Live Cattle futures closed an average of $1.34 higher week to week across a broad range ($3.45 higher in spot Apr to 52¢ higher).
“One concern remains the disconnect of the June Live Cattle contract compared to April, with the spread of a little more than $11 reflecting some concern of ample supplies coming later,” AMS analysts say.
“While the down trends (futures) have been broken and support established,suggesting a firming up of market prices, resistance is also in place to limit up moves,” cautions Stephen Koontz, agricultural economist at Colorado State University, in the latest In the Cattle Markets. “Live cattle attract a lot of selling interest at $128-130 and feeder cattle at $160-165. I think we’ll have reasons to trade higher in that range—with greening spring grass—and reasons to trade lower in that range—with demand issues and seasonal increases in supply come summer, and we’ll trade that range until the underlying fundamentals change.”
In other words, Koontz isn’t counting on much of a spring rally.
For one thing, he points out that carcass weights continue higher.
“Although marketing rates are increasing, according to the Kansas State University Focus on Feedlots report, steers are staying on feed longer and coming out at heavier weights,” say analysts with the Livestock Marketing Information Center (LMIC), in the latest Livestock Monitor. “Compared to January 2015, steers were on feed 11 days longer on average and came out of the pens 45 pounds heavier (live weight). Average daily gain remains at year-ago rates, however the cost of feed has come down $6.50 per cwt compared to January 2015 at $81.87 per cwt for steers. Coupling the decreased feeding costs with absent or low discounts from the packer for heavyweight cattle, there is no current incentive for the feeder to reverse the long-term trend of producing heavier cattle.”
Then there’s demand.
“The beef demand index, updated with fourth quarter consumption data, showed its first softening in six years,” Koontz explains. “Domestic consumers appear tired of record high retail beef prices. Beef demand has shown strong growth over the past several years, especially in the fourth quarter of 2014 and first quarter of 2015. This demand kick added strength to already-high prices reflecting tight supplies and herd building.”
“Producers should be, now more than ever, investing time and effort to monitor markets carefully and objectively to ensure successful decision-making,” says Nevil Speer, BEEF market analysts, in his latest outlook. “That said, it’s also important to remember that change and challenges also mean new opportunities—the innovators will be rewarded appropriately.”
U.S. beef exports gained some traction in January—3% more than the previous year—but the value of those exports was 13% less year to year, according to the U.S. Meat Export Federation (USMEF) this week.

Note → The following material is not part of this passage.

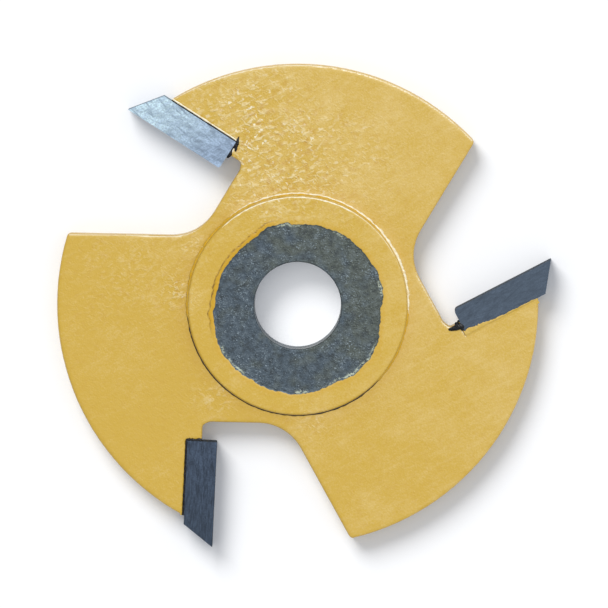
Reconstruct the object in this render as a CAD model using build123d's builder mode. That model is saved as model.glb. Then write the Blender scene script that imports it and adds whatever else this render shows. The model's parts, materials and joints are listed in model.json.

More specifically, beef exports increased to most Asian markets in January, but the gains were mostly offset by fewer exports to Western Hemisphere markets and the Middle East. That includes the least volume of beef shipped to Mexico in almost three years, due to the weakened peso.
“Although it is encouraging to see beef exports to the Asian markets performing above year-ago levels, these results are a reminder of how disruptive the West Coast situation was for our industry,” says USMEF President and CEO Philip Seng. He’s referring to the protracted dockworker labor dispute that snarled West Coast ports last year, disrupting U.S. shipments.

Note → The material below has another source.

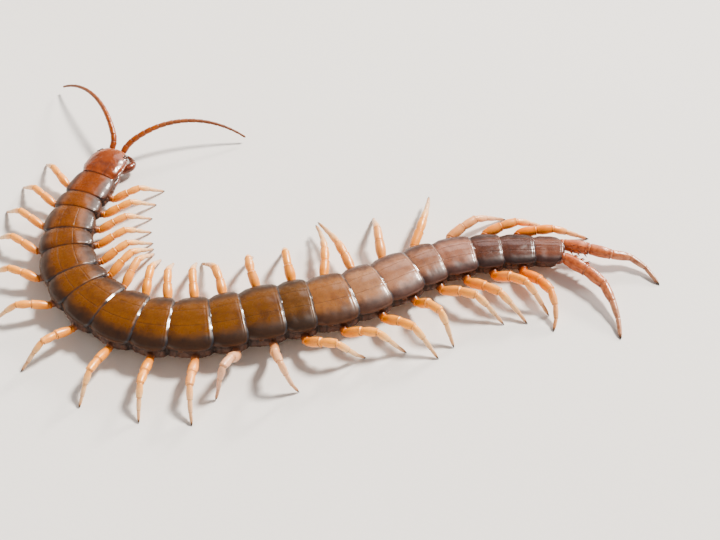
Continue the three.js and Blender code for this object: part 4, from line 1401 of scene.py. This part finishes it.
def makeClawPlate():
    # a broad shield under the head with a groove down its middle and two toothed plates in front
    look = poisonClaw["plate"]
    middle, half = (look["bottom"] + look["top"]) / 2, (look["top"] - look["bottom"]) / 2
    frontPlaces, frontHeights = zip(*look["front"])
    forward = np.concatenate([np.linspace(-0.5, 3.2, 26), frontPlaces])
    close = np.concatenate([np.ones(26), frontHeights])[:, None]
    wide = tableCurve(look["halfWidths"], forward)[:, None]
    f, t = np.meshgrid(forward, turns(look["sides"]), indexing="ij")
    x, z = squarer(np.cos(t), 0.5), squarer(np.sin(t), 0.55)
    notch = 0.28 * hump(x, 0, 0.08) * ramp(f, 2.4, 3.5)
    grid = headPoint(f - notch, x * wide, middle + half * z * close + 0.10 * hump(x, 0, 0.03) * (z < 0))
    grid = grid + 0.02 * waviness(grid, 1.8, 300)[..., None] * up
    parts = [capped(grid, {"rim": 0.6 * ramp(f, 3.3, 3.6) + 0.7 * hump(x, 0, 0.02)})]
    ahead, aside, apart, level = look["toothPlace"]
    for side in leftRight.values():
        for tooth in range(look["teeth"]):
            root = headPoint(ahead, side * (aside + apart * tooth), level)
            parts.append(point(root, unit(headAhead - up * 0.1), *look["tooth"], up * 0.0, 8, 8))
    makePiece("clawPlate", joined(parts), "poisonClaw", ["claw_plate"])


def makePoisonClaw(name):
    look = poisonClaw
    side = leftRight[name]
    t = np.linspace(0, 1, 76)
    forward, outward, radii = evenCurve(look["path"], t).T
    start = look["start"] + trunk["gap"]
    level = look["height"] + 0.12 * hump(t, 0.35, 0.2)
    centres = headPoint(start + forward, side * (look["spread"] + outward), level)
    joint = humps(t, [(at, 0.009, 1) for at in look["joints"]])
    rim = humps(t, [(at - 0.025, 0.012, 1) for at in look["joints"]])
    radii = radii * (1 + 0.02 * np.sin(t * 9)) * (1 - 0.10 * joint + 0.035 * rim)
    values = {"horn": ramp(t, 0.70, 0.98), "joint": joint, "rim": rim}
    ahead, aside, long, thick = look["tooth"]
    root = headPoint(start + ahead, side * (look["spread"] + aside), look["height"])
    way = unit(headAhead * 0.75 - headLeft * side * 0.55)
    parts = [
        tube(centres, radii, look["sides"], values, tall=0.86),
        point(root, way, long, thick, headAhead * 0.1, 12, 10),
    ]
    makePiece(f"poisonClaw{name}", joined(parts), "poisonClaw", [f"poison_claw_{name.lower()}"])


palps = {
    # forward, outward, height, and the radii there
    "path": [(6.2, 0.9, 2.9), (7.0, 1.15, 2.75), (7.55, 0.95, 2.6), (7.95, 0.5, 2.5)],
    "radii": (0.34, 0.36, 0.28, 0.1),
    "joints": (0.36, 0.68),
    "sides": 16,
}


def makePalps():
    # the two small feeding palps between the shield and the poison claws
    look = palps
    t = np.linspace(0, 1, 30)
    forward, outward, height = evenCurve(look["path"], t).T
    joint = humps(t, [(at, 0.02, 1) for at in look["joints"]])
    radii = evenCurve(look["radii"], t) * (1 - 0.14 * joint)
    values = {"joint": joint, "horn": ramp(t, 0.9, 1) * 0.7}
    parts = [
        tube(headPoint(forward, side * outward, height), radii, look["sides"], values)
        for side in leftRight.values()
    ]
    makePiece("mouthPalps", joined(parts), "poisonClaw")


# Floor, light and camera

studio = {
    # radius in metres of the flat part of the floor, and of the curve by which its rim rises
    "floor": (1.2, 1.0),
    "floorSides": 96,
    "sky": ((0.92, 0.95, 1.0), 0.30),
    "contrast": "AgX - Medium High Contrast",
    # the key lamp is far away: its direction, width in degrees, strength, colour
    "keyLamp": ((0.45, 0.34, 0.62), 11.0, 5.8, (1.0, 0.95, 0.89)),
    # place in metres from the middle, size in metres, watts, colour
    "lamps": [
        ("backLamp", (0.10, 0.58, 0.40), 0.30, 0.55, (1.0, 0.94, 0.96)),
        ("lowLamp", (0.33, 0.45, 0.25), 0.09, 2.2, (1.0, 0.96, 0.92)),
    ],
    "camera": {"fov": 32.0, "elevation": 50.0, "distance": 0.2325, "target": (0.00699, -0.00733, 0.0)},
}


def addLamp(name, kind, place, colour, strength):
    lamp = bpy.data.lights.new(name, kind)
    lamp.color, lamp.energy = colour, strength
    holder = addObject(name, lamp)
    holder.location = place
    holder.rotation_mode = "QUATERNION"
    holder.rotation_quaternion = (-holder.location).to_track_quat("-Z", "Y")
    return lamp


def makeStudio():
    # a round floor whose rim curves up, so that no horizon shows
    flat, curve = studio["floor"]
    turn, angle = np.linspace(0, math.pi / 2, 24), turns(studio["floorSides"])
    reach = np.concatenate([[0.001, flat / 2], flat + curve * np.sin(turn)])[:, None]
    height = np.concatenate([[0, 0], curve * (1 - np.cos(turn))])[:, None]
    rings = np.stack([reach * np.cos(angle), reach * np.sin(angle), height + 0 * angle], -1)
    faces = flipped(sheetFaces(len(reach), len(angle), closed=True)) + [tuple(range(len(angle)))]
    addMesh("floor", rings.reshape(-1, 3), faces, "floor")
    scene = bpy.context.scene
    scene.world = bpy.data.worlds.new("studioSky")
    scene.world.use_nodes = True
    colour, strength = studio["sky"]
    background = scene.world.node_tree.nodes["Background"]
    background.inputs["Color"].default_value = (*colour, 1.0)
    background.inputs["Strength"].default_value = strength
    scene.view_settings.look = studio["contrast"]
    way, spread, strength, tint = studio["keyLamp"]
    addLamp("keyLamp", "SUN", way, tint, strength).angle = math.radians(spread)
    for name, place, size, watts, tint in studio["lamps"]:
        lamp = addLamp(name, "AREA", place, tint, watts)
        lamp.shape, lamp.size = "DISK", size


def makeCamera():
    look = studio["camera"]
    lens = bpy.data.cameras.new("camera")
    lens.sensor_fit = "HORIZONTAL"
    lens.sensor_width = 36
    lens.lens = 18 / math.tan(math.radians(look["fov"] / 2))
    lens.clip_start, lens.clip_end = 0.005, 10
    camera = addObject("camera", lens)
    rise = math.radians(look["elevation"])
    away = np.array([0, -math.cos(rise), math.sin(rise)])
    camera.location = np.array(look["target"]) + away * look["distance"]
    camera.rotation_euler = (math.pi / 2 - rise, 0, 0)
    bpy.context.scene.camera = camera


paints = {
    "backPlate": backPlatePaint(), "skin": skinPaint(), "bellyPlate": bellyPlatePaint(),
    "walkingLeg": walkingLegPaint(), "lastLeg": lastLegPaint(), "head": headPaint(), "feeler": feelerPaint(),
    "poisonClaw": poisonClawPaint(), "horn": hornPaint(), "eye": eyePaint(),
    "breathingHole": breathingHolePaint(), "floor": floorPaint(),
}
print("stage: materials", len(paints))

for plate in range(plateCount):
    makeBackPlate(plate)
print("stage: back plates", plateCount)

makeSkin()
for plate in range(plateCount):
    makeBellyPlate(plate)
for name, side in leftRight.items():
    holes = [breathingHoleOn(segment, side) for segment in breathingHole["segments"]]
    makePiece(f"breathingHoles{name}", joined(holes), "breathingHole")
print("stage: skin, belly plates and breathing holes")

for name in leftRight:
    claws = [part for leg in legNumbers for part in makeWalkingLeg(leg, name)]
    makePiece(f"footClaws{name}", joined(claws), "horn")
print("stage: walking legs")

makePiece("lastClaws", joined(makeLastLeg("Left") + makeLastLeg("Right")), "horn")
makeTailProcesses()
print("stage: last legs")

makeHead()
makeHeadShield()
eyes = [eyeOn(place, side) for place in head["eyes"] for side in leftRight.values()]
makePiece("eyes", joined(eyes), "eye")
for name in leftRight:
    makeFeeler(name)
makeMouthSkin()
makeClawPlate()
for name in leftRight:
    makePoisonClaw(name)
makePalps()
print("stage: head")

makeStudio()
makeCamera()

Despite lingering challenges, including barriers to market access, Seng emphasizes there are also emerging opportunities for U.S. beef.

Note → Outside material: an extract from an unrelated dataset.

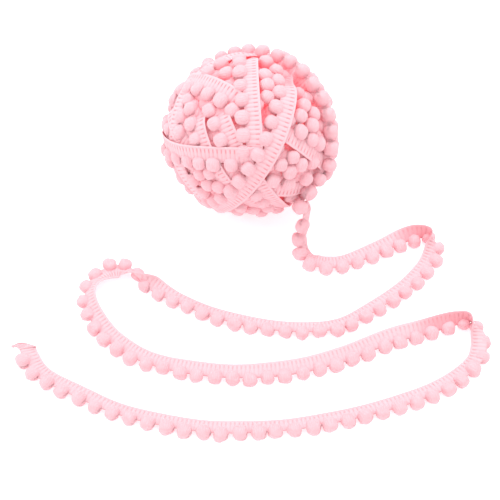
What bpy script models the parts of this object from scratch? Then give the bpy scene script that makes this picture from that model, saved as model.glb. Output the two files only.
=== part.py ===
"""Pompom fringe trim: most of its length is wound into a ball, and the loose end lies beside it in
long bends. The trim is a ribbed tape with a row of yarn pompoms held along one edge.

The ball stands on a small flat spot at the origin. +X is to the right, +Y away from the loose end."""

import math
from collections import namedtuple

import bmesh
import bpy
from mathutils import Matrix, Vector

MM = 0.001

# Driving sizes of the trim, in millimetres.
POMPOM_PITCH = 11.4
POMPOM_DIAMETER = 9.6
POMPOM_SIDES = 6
TRIM_WIDTH = 15.8
TAPE_THICKNESS = 1.2
TAPE_ROW_SPACING = 7.0
GAP = 0.35

# Half the outline of one pompom and of the thread that it sits on, as shares of the pompom's
# radius: how far along the thread, and how thick it is there.
Outline = namedtuple("Outline", "along thickness")
OUTLINE = [
    Outline(-0.96, 0.2),
    Outline(-0.66, 0.76),
    Outline(0.0, 1.0),
    Outline(0.66, 0.76),
    Outline(0.96, 0.2),
]

# Driving sizes of the wound ball, in millimetres. It is a little less deep and tall than wide.
BALL_CORE_RADIUS = 57.0
BALL_SHAPE = Vector((1.0, 0.98, 0.955))
BALL_CENTRE_HEIGHT = 54.0
TURN_THICKNESS = 9.0
TURN_SEGMENTS = 24

# The loose end, from the ball to its cut end. Each row is the middle of the pompom row at a bend
# or along a run, in mm. lean_deg is how far the tape tips over from upright, to the left of the
# way it runs; below zero it tips to the right.
RouteRow = namedtuple("RouteRow", "x y z lean_deg")
LOW = POMPOM_DIAMETER / 2 * math.cos(math.pi / POMPOM_SIDES)
ROUTE = [
    # down from the ball
    RouteRow(36, -54, 31, 0),
    RouteRow(35, -57, 20, 0),
    RouteRow(34, -60, 10, 2),
    RouteRow(34, -65, LOW + 1, 6),
    RouteRow(37, -72, LOW, 18),
    # first run, to the right
    RouteRow(43, -77, LOW, 45),
    RouteRow(54, -79, LOW, 82),
    RouteRow(70, -76, LOW, 94),
    RouteRow(92, -66, LOW, 86),
    RouteRow(108, -58, LOW, 64),
    RouteRow(119, -54, LOW, 34),
    # first right-hand bend
    RouteRow(127, -53, LOW, -2),
    RouteRow(131, -59, LOW, -42),
    RouteRow(130, -70, LOW, -76),
    RouteRow(124, -80, LOW, -98),
    # second run, back to the left
    RouteRow(109, -95, LOW, -104),
    RouteRow(88, -111, LOW, -107),
    RouteRow(62, -126, LOW, -107),
    RouteRow(36, -130, LOW, -107),
    RouteRow(6, -127, LOW, -107),
    RouteRow(-24, -119, LOW, -107),
    RouteRow(-50, -107, LOW, -104),
    RouteRow(-66, -99, LOW, -68),
    # left-hand loop
    RouteRow(-74, -91, LOW, -4),
    RouteRow(-80, -81, LOW, 55),
    RouteRow(-89, -76, LOW, 82),
    RouteRow(-101, -79, LOW, 74),
    RouteRow(-110, -90, LOW, 52),
    RouteRow(-112, -105, LOW, 46),
    RouteRow(-106, -122, LOW, 62),
    RouteRow(-93, -138, LOW, 86),
    # third run, to the right
    RouteRow(-71, -152, LOW, 94),
    RouteRow(-40, -161, LOW, 86),
    RouteRow(-4, -164, LOW, 84),
    RouteRow(30, -161, LOW, 78),
    RouteRow(62, -152, LOW, 72),
    RouteRow(92, -139, LOW, 66),
    RouteRow(116, -132, LOW, 56),
    RouteRow(136, -125, LOW, 30),
    # second right-hand bend
    RouteRow(145, -122, LOW, -4),
    RouteRow(152, -130, LOW, -52),
    RouteRow(152, -144, LOW, -92),
    RouteRow(145, -157, LOW, -104),
    # last run, back to the cut end at the left
    RouteRow(126, -171, LOW, -105),
    RouteRow(98, -183, LOW, -107),
    RouteRow(62, -193, LOW, -107),
    RouteRow(24, -200, LOW, -107),
    RouteRow(-16, -202, LOW, -107),
    RouteRow(-50, -198, LOW, -107),
    RouteRow(-84, -189, LOW, -107),
    RouteRow(-113, -176, LOW, -105),
    RouteRow(-137, -163, LOW, -102),
    RouteRow(-148, -149, LOW, -100),
    RouteRow(-152, -139, LOW, -98),
]

# The main turns on the ball, each a flat band that goes once round it. A band's plane faces
# azimuth_deg and elevation_deg and passes offset_mm from the ball's middle. width_mm is the width
# of the band, and rise_mm is how far it stands out of the core.
Turn = namedtuple("Turn", "azimuth_deg elevation_deg offset_mm width_mm rise_mm")
TURNS = [
    Turn(50, -34, 0, 12, 5.5),
    Turn(-4, -30, 3, 14, 5.0),
    Turn(2, -2, -3, 15, 4.4),
    Turn(-78, -50, 3, 15, 4.7),
    Turn(50, 18, 6, 14, 3.8),
    Turn(-1, 37, -5, 16, 3.2),
    Turn(-68, 27, 4, 15, 3.5),
    Turn(20, 70, 9, 15, 2.8),
    Turn(118, 20, -8, 16, 4.1),
    Turn(160, 45, 6, 15, 2.6),
    Turn(84, 4, -3, 16, 4.3),
]

Station = namedtuple("Station", "point forward left up across")

TAPE_PINK = (0.93, 0.56, 0.62, 1.0)
POMPOM_PINK = (0.95, 0.62, 0.68, 1.0)


def remove_everything():
    for obj in list(bpy.data.objects):
        bpy.data.objects.remove(obj, do_unlink=True)


def add_collection(name):
    collection = bpy.data.collections.new(name)
    bpy.context.scene.collection.children.link(collection)
    return collection


def cloth_material(name, colour, roughness):
    material = bpy.data.materials.new(name)
    material.use_nodes = True
    shader = material.node_tree.nodes["Principled BSDF"]
    shader.inputs["Base Color"].default_value = colour
    shader.inputs["Roughness"].default_value = roughness
    shader.inputs["Metallic"].default_value = 0.0
    return material


def add_object(name, bm, collection, material=None):
    """A new object that holds this bmesh, with its faces turned outwards."""
    bmesh.ops.recalc_face_normals(bm, faces=bm.faces)
    mesh = bpy.data.meshes.new(name)
    bm.to_mesh(mesh)
    bm.free()
    if material:
        mesh.materials.append(material)
    obj = bpy.data.objects.new(name, mesh)
    collection.objects.link(obj)
    return obj


def apply_modifiers(obj):
    graph = bpy.context.evaluated_depsgraph_get()
    applied = bpy.data.meshes.new_from_object(obj.evaluated_get(graph))
    obj.modifiers.clear()
    obj.data = applied


def between(before, start, end, after, t):
    """A point of the smooth curve that runs from start to end and takes its slopes from both sides."""
    slope_start = (end - before) / 2
    slope_end = (after - start) / 2
    return (
        start * (2 * t**3 - 3 * t**2 + 1)
        + slope_start * (t**3 - 2 * t**2 + t)
        + end * (3 * t**2 - 2 * t**3)
        + slope_end * (t**3 - t**2)
    )


def fine_route():
    """The route as closely spaced vectors (x, y, z, lean)."""
    rows = [Vector(row) for row in ROUTE]
    rows = [2 * rows[0] - rows[1], *rows, 2 * rows[-1] - rows[-2]]
    steps = 24
    points = []
    for before, start, end, after in zip(rows, rows[1:], rows[2:], rows[3:]):
        points += [between(before, start, end, after, i / steps) for i in range(steps)]
    return [*points, rows[-2]]


def stations(first_mm, spacing_mm, last_mm):
    """The stations at even distances along the route, in mm."""
    route = fine_route()
    distance = 0.0
    wanted = first_mm
    found = []
    for here, there in zip(route, route[1:]):
        run = (there - here).to_3d()
        while wanted <= min(distance + run.length, last_mm):
            at = here.lerp(there, (wanted - distance) / run.length)
            found.append(station_at(at, run))
            wanted += spacing_mm
        distance += run.length
    return found


def station_at(at, run):
    """A place on the route, with the ways forward, left and up there, and the way the tape leans."""
    forward = run.normalized()
    left = Vector((-run.y, run.x, 0)).normalized()
    up = forward.cross(left)
    lean = math.radians(at.w)
    across = up * math.cos(lean) + left * math.sin(lean)
    return Station(at.to_3d(), forward, left, up, across)


def route_length():
    route = fine_route()
    return sum((there - here).to_3d().length for here, there in zip(route, route[1:]))


def add_tape(name, collection, material):
    """The woven tape of the loose end, from the pompoms' edge out to its selvedge."""
    near = POMPOM_DIAMETER / 2 + GAP
    far = TRIM_WIDTH - POMPOM_DIAMETER / 2
    rows = stations(0, TAPE_ROW_SPACING, route_length())
    last = len(rows) - 1
    bm = bmesh.new()
    bmesh.ops.create_grid(bm, x_segments=last, y_segments=1, size=1)
    for vertex in bm.verts:
        row = rows[round((vertex.co.x + 1) / 2 * last)]
        reach = near if vertex.co.y < 0 else far
        vertex.co = (row.point + row.across * reach) * MM
    tape = add_object(name, bm, collection, material)
    add_thickness(tape, TAPE_THICKNESS)


def add_thickness(obj, thickness_mm):
    solidify = obj.modifiers.new("Thickness", "SOLIDIFY")
    solidify.thickness = thickness_mm * MM
    solidify.offset = 0


def add_pompom_row(name, collection, material):
    """The fringe: the pompoms on one thread, as a single comb that is narrow from one to the next."""
    held = stations(POMPOM_PITCH * 0.75, POMPOM_PITCH, route_length() - POMPOM_PITCH * 0.6)
    rings = [(station, place) for station in held for place in OUTLINE]
    last = len(rings) - 1
    bm = bmesh.new()
    bmesh.ops.create_grid(bm, x_segments=last, y_segments=POMPOM_SIDES, size=1)
    for vertex in bm.verts:
        station, place = rings[round((vertex.co.x + 1) / 2 * last)]
        turn = math.pi * (vertex.co.y + 1 / POMPOM_SIDES)
        outward = station.left * math.sin(turn) + station.up * math.cos(turn)
        offset = station.forward * place.along + outward * place.thickness
        vertex.co = (station.point + offset * POMPOM_DIAMETER / 2) * MM
    bmesh.ops.remove_doubles(bm, verts=bm.verts, dist=1e-7)
    fill_open_ends(bm)
    add_object(name, bm, collection, material)


def fill_open_ends(bm):
    rims = [edge for edge in bm.edges if edge.is_boundary]
    bmesh.ops.holes_fill(bm, edges=rims, sides=0)


def add_turn(turn, collection):
    """One turn on the ball: a flat ring, half of it sunk in the core."""
    outer = math.sqrt((BALL_CORE_RADIUS + turn.rise_mm) ** 2 - turn.offset_mm**2)
    middle = (outer - TURN_THICKNESS / 2) * MM
    bm = bmesh.new()
    bmesh.ops.create_cone(
        bm,
        segments=TURN_SEGMENTS,
        radius1=middle,
        radius2=middle,
        depth=turn.width_mm * MM,
        cap_ends=False,
    )
    ring = add_object("turn", bm, collection)
    azimuth = math.radians(turn.azimuth_deg)
    elevation = math.radians(turn.elevation_deg)
    facing = Vector((math.cos(azimuth), math.sin(azimuth), math.tan(elevation))).normalized()
    ring.rotation_euler = facing.to_track_quat("Z", "Y").to_euler()
    ring.location = facing * turn.offset_mm * MM
    add_thickness(ring, TURN_THICKNESS)
    return ring


def add_wound_ball(name, collection, cutters, material):
    """One solid: a core with its main turns joined to it, cut flat where it rests."""
    bm = bmesh.new()
    bmesh.ops.create_uvsphere(bm, u_segments=24, v_segments=14, radius=BALL_CORE_RADIUS * MM)
    ball = add_object(name, bm, collection, material)
    for turn in TURNS:
        join = ball.modifiers.new("Turn", "BOOLEAN")
        join.operation = "UNION"
        join.object = add_turn(turn, cutters)
    apply_modifiers(ball)
    ball.data.transform(Matrix.Diagonal((*BALL_SHAPE, 1)))
    ball.data.transform(Matrix.Translation((0, 0, BALL_CENTRE_HEIGHT * MM)))

    bm = bmesh.new()
    bmesh.ops.create_cube(bm, size=2 * BALL_CORE_RADIUS * MM)
    under = add_object("under", bm, cutters)
    under.location.z = -BALL_CORE_RADIUS * MM
    flat = ball.modifiers.new("Flat spot", "BOOLEAN")
    flat.operation = "DIFFERENCE"
    flat.object = under
    for cutter in cutters.objects:
        cutter.hide_render = True
        cutter.display_type = "WIRE"


def main():
    remove_everything()
    trim = add_collection("pompom_fringe_trim")
    cutters = add_collection("cutters")
    add_tape("tail_tape", trim, cloth_material("tape_yarn", TAPE_PINK, 0.75))
    add_pompom_row("tail_pompoms", trim, cloth_material("pompom_yarn", POMPOM_PINK, 0.9))
    add_wound_ball("wound_ball", trim, cutters, cloth_material("wound_yarn", POMPOM_PINK, 0.85))


main()
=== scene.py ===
import math
from collections import namedtuple

import bmesh
import bpy
import numpy as np
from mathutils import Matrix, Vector
from mathutils.kdtree import KDTree


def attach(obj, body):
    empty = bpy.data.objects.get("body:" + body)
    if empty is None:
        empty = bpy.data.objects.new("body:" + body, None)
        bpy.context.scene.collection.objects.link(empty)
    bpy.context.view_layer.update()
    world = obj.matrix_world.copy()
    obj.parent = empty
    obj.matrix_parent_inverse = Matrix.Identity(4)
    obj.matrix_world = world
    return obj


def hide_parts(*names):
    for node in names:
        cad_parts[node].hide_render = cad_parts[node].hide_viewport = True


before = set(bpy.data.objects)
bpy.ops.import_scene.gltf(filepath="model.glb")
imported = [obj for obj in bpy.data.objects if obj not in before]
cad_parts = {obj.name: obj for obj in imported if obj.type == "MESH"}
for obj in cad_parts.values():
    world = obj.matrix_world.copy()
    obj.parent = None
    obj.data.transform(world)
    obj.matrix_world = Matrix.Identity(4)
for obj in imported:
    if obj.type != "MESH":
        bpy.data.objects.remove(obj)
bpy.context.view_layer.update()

MM = 0.001

# ---------------------------------------------------------------- the tape of the loose end
# The heading of the trim: a narrow cross-ribbed tape of pink yarn with a smooth selvedge cord on
# its free edge. It lies beside its pompoms in long bends, tips up on edge at each turn, and ends
# where it was cut.
PITCH = 11.4 * MM
POMPOM = 9.6 * MM
RIB = PITCH / 4
TAPE_THICKNESS = 0.9 * MM
SELVEDGE = 1.0 * MM
INNER_EDGE = 0.2 * MM
FREE_EDGE = 11.0 * MM
CUT_SHORT = 3.5 * MM
LOW = 0.5 * POMPOM * math.cos(math.pi / 6) / MM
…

“While we still face a tariff gap in Japan compared to Australian beef, Australia’s recent slowdown in production presents an opportunity to reclaim market share – an opportunity the U.S. industry is pursuing very aggressively,” Seng explains. “U.S. beef is also capitalizing on the tight domestic supplies in Korea, making strides in both the retail and foodservice sectors.”
January U.S. beef exports accounted for 12% of total beef production and 9% for muscle cuts only, steady with the same time a year earlier. Export value per head of fed slaughter was $239.88, down 11% from a year ago.
Although there were 4% more beef cows in the U.S. at the beginning of this year compared to last, there were slightly fewer year to year in Canada, according to the U.S. and Canadian Cattle report from USDA’s National Agricultural Statistics Service (NASS) this week.
Canada’s beef cow inventory Jan.1 was 3.8 million head, just about even with the prior year, but 1.9% less than in 2014.
The U.S. beef cow inventory began this year at 30.3 million head.
Combined, the beef cow inventory in both countries at the beginning of the year was 34.2 million head. That’s 3.1% more year to year and 3.6% more compared to 2014.
NASS reports the total combined January 1 inventory of both nations at 104 million head, 3% more than the previous year.
“It seem clear to me that expansion (U.S.) will continue in 2016 , albeit at a more moderate pace than 2015, and into 2017 as well,” explains Derrell Peel, Extension livestock marketing specialist at Oklahoma State University, in his market comments this week. “At this point, it seems likely that the herd will peak cyclically at an inventory somewhere between 31 and 33 million head. The ultimate total is a moving target that must be monitored along the way. Unfortunately, that will be more difficult given USDA’s recent announcement to suspend the July Cattle report. This means that there will be no indication of the size of the 2016 calf crop; the status of heifer retention; nor the estimated feeder supply until 2017.”
As mentioned in Cattle Market Weekly last week, USDA estimates the U.S. beef cow herd increasing to 33.2 million head by 2025 (see “USDA’s 10-year projection…”).
“Ultimately, it is demand that will determine the size of the industry,” Peel says. “Domestic and international markets will be the key to how big the beef cow herd will be. Beef carcass weights will also be important in determining how many animals are needed to meet that total market demand.”